Now, a few short words on The First Emperor. For those of you who have sat through Peking Opera, this is a production that would make sense to you. Time stands still, and the opera becomes a meditation rather than a story with dramatic motion. The singing is virtuosic, the stage direction is stylized, the costumes are breath-taking, and the stage design is industrial and yet sumptuous. At various points you can rock out with the gu-zheng, a Chinese zither, and the orchestra becomes the vocal percussion section. Go Rockapella! With a production dream team of this magnitude, how can you not be wowed by the experience?

The production team includes China’s leading film director, Zhang Yimou (House of Flying Daggers and Hero), and Academy Award®-winning costume designer Emi Wada (Akira Kurosawa’s Ran). Ha Jin, the National Book Award-winning novelist, is the co-author of the English language libretto.

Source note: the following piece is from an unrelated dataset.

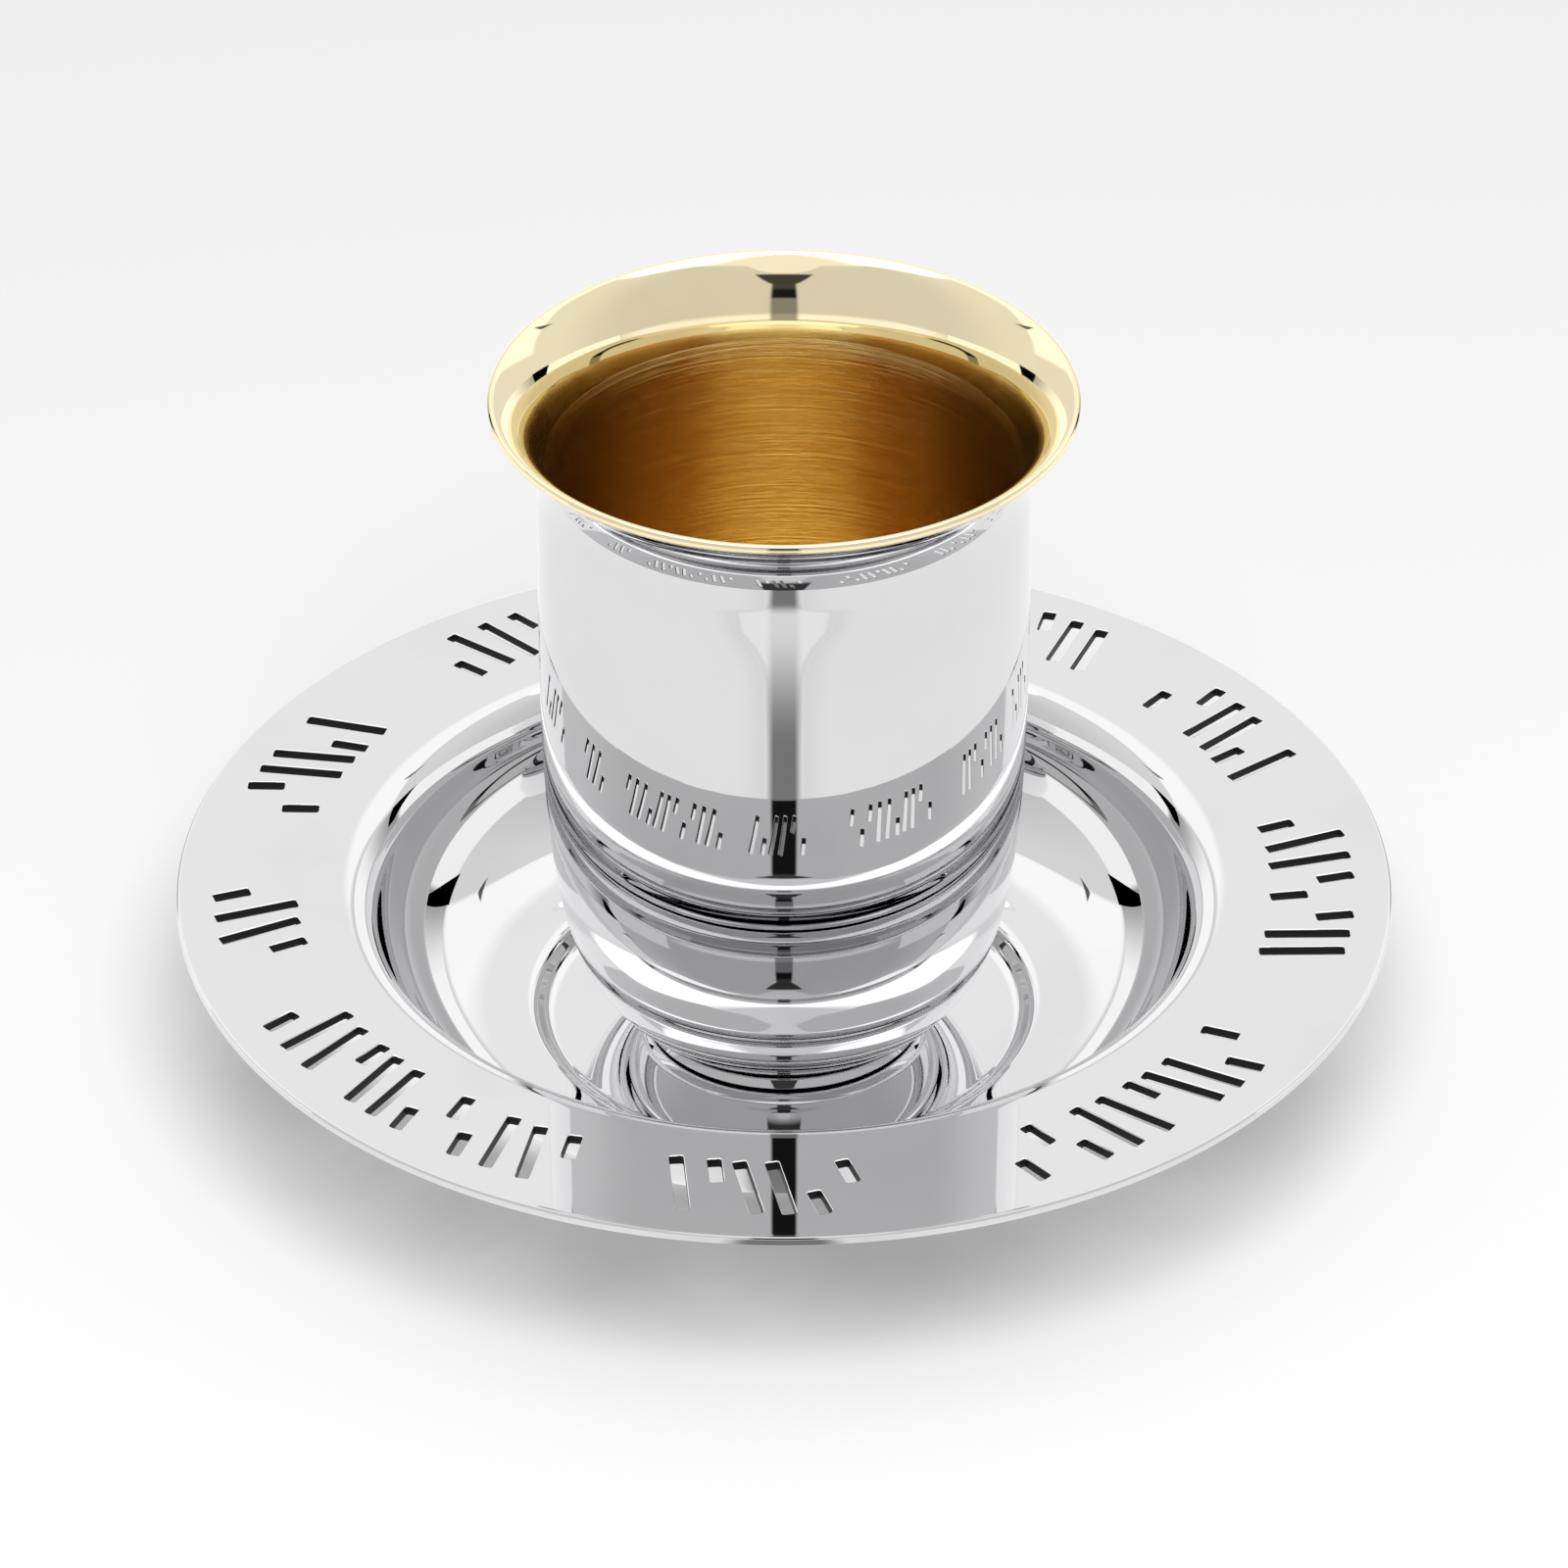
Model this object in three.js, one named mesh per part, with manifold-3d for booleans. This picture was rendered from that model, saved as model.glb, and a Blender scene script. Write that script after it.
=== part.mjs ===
// A kiddush cup standing in its saucer.
// The cup is one spun silver vessel: a ring foot, a rounded bowl, a nearly straight body and a
// neck that flares to a thick rolled lip. The saucer is one pressed sheet: a flat flange, a
// rounded shoulder, a deep well and, in its middle, a shallow round seat for the foot. Rows of
// plain bars are pierced through the flange, in groups, where such a saucer carries its words.
// Millimetres, +Z up. The origin is the middle of the saucer's underside.
import * as THREE from "three";
import { mergeVertices } from "three/addons/utils/BufferGeometryUtils.js";
import Module from "manifold-3d";

// Saucer.
const SAUCER_RADIUS = 75;
const SHEET = 1.2;
const FLANGE_TOP = 21.8;
const SHOULDER_START = 55.5;
const SHOULDER_BEND = 5.3;
const WALL_TILT = 82;
const WELL_FLOOR = 3.8;
const SEAT_STEP_START = 32.4;
const SEAT_BEND = 2.2;
const SEAT_TILT = 55;
const SAUCER_SIDES = 60;
const SHOULDER_STEPS = 4;
const WELL_STEPS = 6;
const SEAT_STEPS = 2;

// Pierced bars of the flange, set in groups round it by angle in degrees.
const BAR_WIDTH = 1.7;
const LONG_BAR = 10.4;
const SHORT_BAR = 4.6;
const BAR_LEAN = 14;
const PAIR_OFFSET = 1.9;
const SHORT_OFFSET = (LONG_BAR - SHORT_BAR) / 2;
const CUTTER_HEIGHT = 3 * SHEET;
const BAND_RADIUS = 65.2;
const MARK_PITCH = 7.1;
const WORDS = [
  { centre: -92, marks: 3 },
  { centre: -49, marks: 5 },
  { centre: -2.5, marks: 4 },
  { centre: 31, marks: 3 },
  { centre: 65, marks: 4 },
  { centre: 118, marks: 4 },
  { centre: 157.5, marks: 3 },
  { centre: 189, marks: 2 },
  { centre: 227, marks: 6 },
];
// Each mark is two parallel bars. along runs round the flange and out is away from the axis.
const MARK_KINDS = [
  [{ along: -PAIR_OFFSET, out: 0, length: LONG_BAR }, { along: PAIR_OFFSET, out: 0, length: LONG_BAR }],
  [
    { along: -PAIR_OFFSET, out: SHORT_OFFSET, length: SHORT_BAR },
    { along: PAIR_OFFSET, out: -SHORT_OFFSET, length: SHORT_BAR },
  ],
  [
    { along: -PAIR_OFFSET, out: SHORT_OFFSET, length: SHORT_BAR },
    { along: PAIR_OFFSET, out: 0, length: LONG_BAR },
  ],
  [
    { along: -PAIR_OFFSET, out: 0, length: LONG_BAR },
    { along: PAIR_OFFSET, out: -SHORT_OFFSET, length: SHORT_BAR },
  ],
];

// Cup. Heights are above the seat, which the foot stands on.
const WALL = 1.2;
const STANDING_GAP = 0.3;
const FOOT_RADIUS = 17.5;
const FOOT_HEIGHT = 2;
const FOOT_INNER_RADIUS = 16;
const FOOT_RECESS = 1.4;
const INNER_FLOOR_RADIUS = 14.5;
const FLOOR_MARGIN = 0.5;
const BOWL_START_RADIUS = 17.6;
const BOWL_SWELL_RADIUS = 26.5;
const BOWL_SWELL_HEIGHT = 9.4;
const BODY_RADIUS = 29.7;
const BODY_PULL_HEIGHT = 14.5;
const BOWL_TOP = 56;
const BOWL_STEPS = 9;
const BOWL_STEP_BIAS = 1.25;
const NECK_START = 77.1;
const NECK_START_RADIUS = 29.5;
const NECK_BENDS = [
  { bend: 17, toTilt: 22, steps: 2 },
  { bend: 9.4, toTilt: 61.3, steps: 3 },
];
const LIP_ANGLES = [-45, 8, 61.3];
const CUP_SIDES = 48;

const SILVER = { color: 0xd9dadc, roughness: 0.06, metalness: 1 };

const radians = THREE.MathUtils.degToRad;
const wasm = await Module();
wasm.setup();

// Adds an arc to a path that runs inwards and down, from one tilt below level to another.
function addBend(path, bend, fromTilt, toTilt, steps) {
  const start = path[path.length - 1];
  const sign = Math.sign(toTilt - fromTilt);
  const from = radians(fromTilt);
  for (let i = 1; i <= steps; i += 1) {
    const tilt = from + (radians(toTilt) - from) * (i / steps);
    path.push({
      r: start.r - sign * bend * (Math.sin(tilt) - Math.sin(from)),
      z: start.z + sign * bend * (Math.cos(tilt) - Math.cos(from)),
      tilt,
    });
  }
}

// The upper face of the saucer, from its edge to the axis.
function saucerFace() {
  const path = [
    { r: SAUCER_RADIUS, z: FLANGE_TOP, tilt: 0 },
    { r: SHOULDER_START, z: FLANGE_TOP, tilt: 0 },
  ];
  addBend(path, SHOULDER_BEND, 0, WALL_TILT, SHOULDER_STEPS);
  const wallTop = path[path.length - 1];
  const wellBend = (wallTop.z - WELL_FLOOR) / (1 - Math.cos(radians(WALL_TILT)));
  addBend(path, wellBend, WALL_TILT, 0, WELL_STEPS);
  path.push({ r: SEAT_STEP_START, z: WELL_FLOOR, tilt: 0 });
  addBend(path, SEAT_BEND, 0, SEAT_TILT, SEAT_STEPS);
  const slope = path[path.length - 1];
  const arcDrop = SEAT_BEND * (1 - Math.cos(radians(SEAT_TILT)));
  const straightDrop = WELL_FLOOR - SHEET - 2 * arcDrop;
  path.push({ r: slope.r - straightDrop / Math.tan(slope.tilt), z: slope.z - straightDrop, tilt: slope.tilt });
  addBend(path, SEAT_BEND, SEAT_TILT, 0, SEAT_STEPS);
  path.push({ r: 0, z: SHEET, tilt: 0 });
  return path;
}

// The sheet keeps one thickness, measured square to its face.
function saucerProfile() {
  const face = saucerFace();
  const back = face.map(({ r, z, tilt }) => ({
    r: r + SHEET * Math.sin(tilt),
    z: z - SHEET * Math.cos(tilt),
  }));
  return [...back.reverse(), ...face].map(({ r, z }) => new THREE.Vector2(r, z));
}

// Outer face of the bowl and body: one curve from the foot, upright where the body begins.
function bowlCurve() {
  return new THREE.CubicBezierCurve(
    new THREE.Vector2(BOWL_START_RADIUS, FOOT_HEIGHT),
    new THREE.Vector2(BOWL_SWELL_RADIUS, BOWL_SWELL_HEIGHT),
    new THREE.Vector2(BODY_RADIUS, BODY_PULL_HEIGHT),
    new THREE.Vector2(BODY_RADIUS, BOWL_TOP),
  );
}

// The neck flares from upright to the lip in bends that tighten as they rise.
function neckFace() {
  const face = [{
    point: new THREE.Vector2(NECK_START_RADIUS, NECK_START),
    inward: new THREE.Vector2(-1, 0),
  }];
  let fromTilt = 0;
  for (const { bend, toTilt, steps } of NECK_BENDS) {
    const start = face[face.length - 1].point;
    const from = radians(fromTilt);
    for (let i = 1; i <= steps; i += 1) {
      const tilt = from + radians(toTilt - fromTilt) * (i / steps);
      face.push({
        point: new THREE.Vector2(
          start.x + bend * (Math.cos(from) - Math.cos(tilt)),
          start.y + bend * (Math.sin(tilt) - Math.sin(from)),
        ),
        inward: new THREE.Vector2(-Math.cos(tilt), Math.sin(tilt)),
      });
    }
    fromTilt = toTilt;
  }
  return face;
}

// Points and inward normals of the cup's outer face, from the foot's top to the lip.
function cupFace() {
  const curve = bowlCurve();
  const face = [];
  for (let i = 0; i <= BOWL_STEPS; i += 1) {
    const share = Math.pow(i / BOWL_STEPS, BOWL_STEP_BIAS);
    const tangent = curve.getTangent(share);
    face.push({ point: curve.getPoint(share), inward: new THREE.Vector2(-tangent.y, tangent.x) });
  }
  return [...face, ...neckFace()];
}

// The lip is a half round across the wall's end.
function lipPoints(end) {
  const radius = WALL / 2;
  const middle = end.point.clone().addScaledVector(end.inward, radius);
  const along = new THREE.Vector2(end.inward.y, -end.inward.x);
  return LIP_ANGLES.map((degrees) => middle.clone()
    .addScaledVector(end.inward, radius * Math.sin(radians(degrees)))
    .addScaledVector(along, radius * Math.cos(radians(degrees))));
}

function cupProfile() {
  const outer = cupFace();
  const inner = outer.map(({ point, inward }) => point.clone().addScaledVector(inward, WALL));
  const floor = FOOT_RECESS + WALL;
  const insideWall = inner.filter((point) => point.y > floor + FLOOR_MARGIN).reverse();
  return [
    new THREE.Vector2(0, FOOT_RECESS),
    new THREE.Vector2(FOOT_INNER_RADIUS, FOOT_RECESS),
    new THREE.Vector2(FOOT_INNER_RADIUS, STANDING_GAP),
    new THREE.Vector2(FOOT_RADIUS, STANDING_GAP),
    ...outer.map(({ point }) => point),
    ...lipPoints(outer[outer.length - 1]),
    ...insideWall,
    new THREE.Vector2(INNER_FLOOR_RADIUS, floor),
    new THREE.Vector2(0, floor),
  ];
}

// Turns a profile about the axis into a closed body that stands along +Z.
function turned(profile, sides) {
  const geometry = new THREE.LatheGeometry(profile, sides);
  geometry.rotateX(Math.PI / 2);
  return geometry;
}

function toSolid(geometry) {
  geometry.deleteAttribute("normal");
  geometry.deleteAttribute("uv");
  const merged = mergeVertices(geometry, 1e-4);
  const corners = merged.index.array;
  const triangles = [];
  for (let i = 0; i < corners.length; i += 3) {
    const [a, b, c] = [corners[i], corners[i + 1], corners[i + 2]];
    if (a !== b && b !== c && c !== a) {
      triangles.push(a, b, c);
    }
  }
  return new wasm.Manifold(new wasm.Mesh({
    numProp: 3,
    vertProperties: new Float32Array(merged.attributes.position.array),
    triVerts: new Uint32Array(triangles),
  }));
}

function toGeometry(solid) {
  const mesh = solid.getMesh();
  const geometry = new THREE.BufferGeometry();
  geometry.setAttribute("position", new THREE.BufferAttribute(new Float32Array(mesh.vertProperties), 3));
  geometry.setIndex(new THREE.BufferAttribute(new Uint32Array(mesh.triVerts), 1));
  geometry.computeVertexNormals();
  return geometry;
}

// A cutter for one bar, through the flange at the given angle round the saucer.
function barCutter(bar, angle) {
  const cutter = new THREE.BoxGeometry(bar.length, BAR_WIDTH, CUTTER_HEIGHT);
  cutter.rotateZ(radians(BAR_LEAN));
  cutter.translate(BAND_RADIUS + bar.out, bar.along, FLANGE_TOP - SHEET / 2);
  cutter.rotateZ(angle);
  return toSolid(cutter);
}

function piercedBars() {
  const cutters = [];
  for (const word of WORDS) {
    for (let i = 0; i < word.marks; i += 1) {
      const angle = radians(word.centre + (i - (word.marks - 1) / 2) * MARK_PITCH);
      const kind = MARK_KINDS[(i + word.marks) % MARK_KINDS.length];
      cutters.push(...kind.map((bar) => barCutter(bar, angle)));
    }
  }
  return cutters;
}

function makeSaucer() {
  let solid = toSolid(turned(saucerProfile(), SAUCER_SIDES));
  for (const cutter of piercedBars()) {
    solid = solid.subtract(cutter);
  }
  const mesh = new THREE.Mesh(toGeometry(solid), new THREE.MeshStandardMaterial(SILVER));
  mesh.name = "saucer";
  return mesh;
}

function makeCup() {
  const mesh = new THREE.Mesh(turned(cupProfile(), CUP_SIDES), new THREE.MeshStandardMaterial(SILVER));
  mesh.name = "cup";
  mesh.position.z = SHEET;
  return mesh;
}

const kiddushCup = new THREE.Group();
kiddushCup.add(makeSaucer(), makeCup());
export default kiddushCup;
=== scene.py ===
# %% [markdown]
# # A kiddush cup in its saucer
# The object is two pieces of polished silver plate: a spun cup with a gilded inside, and a pressed
# saucer with a round seat in its middle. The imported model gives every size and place. This
# notebook makes the smooth forms, the finishes and the light around them.

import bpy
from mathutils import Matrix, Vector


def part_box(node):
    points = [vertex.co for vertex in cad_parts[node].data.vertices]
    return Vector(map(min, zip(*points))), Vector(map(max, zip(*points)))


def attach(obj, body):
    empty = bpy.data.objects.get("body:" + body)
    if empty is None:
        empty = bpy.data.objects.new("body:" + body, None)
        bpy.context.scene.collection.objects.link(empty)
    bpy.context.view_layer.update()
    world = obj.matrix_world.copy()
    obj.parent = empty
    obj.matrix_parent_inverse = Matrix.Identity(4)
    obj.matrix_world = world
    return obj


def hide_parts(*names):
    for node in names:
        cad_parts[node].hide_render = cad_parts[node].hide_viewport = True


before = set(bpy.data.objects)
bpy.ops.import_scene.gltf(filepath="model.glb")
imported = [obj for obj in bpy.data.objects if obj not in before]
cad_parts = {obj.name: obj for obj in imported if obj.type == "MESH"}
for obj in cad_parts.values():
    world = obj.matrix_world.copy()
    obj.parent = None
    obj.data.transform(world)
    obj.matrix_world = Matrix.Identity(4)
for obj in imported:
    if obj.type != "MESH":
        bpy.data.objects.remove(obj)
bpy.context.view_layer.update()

# %% Other modules
import math

import bmesh
import bpy
from mathutils import Matrix, Vector
from mathutils.geometry import interpolate_bezier

MM = 0.001
scene = bpy.context.scene
scene.view_settings.view_transform = "Standard"
print("view transform:", scene.view_settings.view_transform)

# %% [markdown]
# ## Places from the frame
# The saucer stands on the table at height 0. The cup stands on the saucer's seat, one sheet's
# thickness up. Both are turned about the Z axis, so a piece needs only its half outline.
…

Placido’s voice had such clarion ring, and Elizabeth Futral’s voice just shimmered in the high tessitura. I would love to see this live at the Met someday. When it comes out on DVD, go buy it, and watch it on an HD television.

Adoption Update, et. al.

Last night we started in on the mound of paperwork required by our homestudy group, Familes First. And I do mean mound. The stack is more than an inch thick! Included are various permission slips allowing them to invade our every privacy from financial to personal to criminal, but the prize-winning sow in the pen is the 11 page "autobiographical form" which we must each fill out, containing such questions as "What type of student were you?", and "What areas of your marriage do you feel can be improved upon?" Talk about a landmine question! Just surviving the filling out of this form should qualify us for a Presidential Medal of Freedom.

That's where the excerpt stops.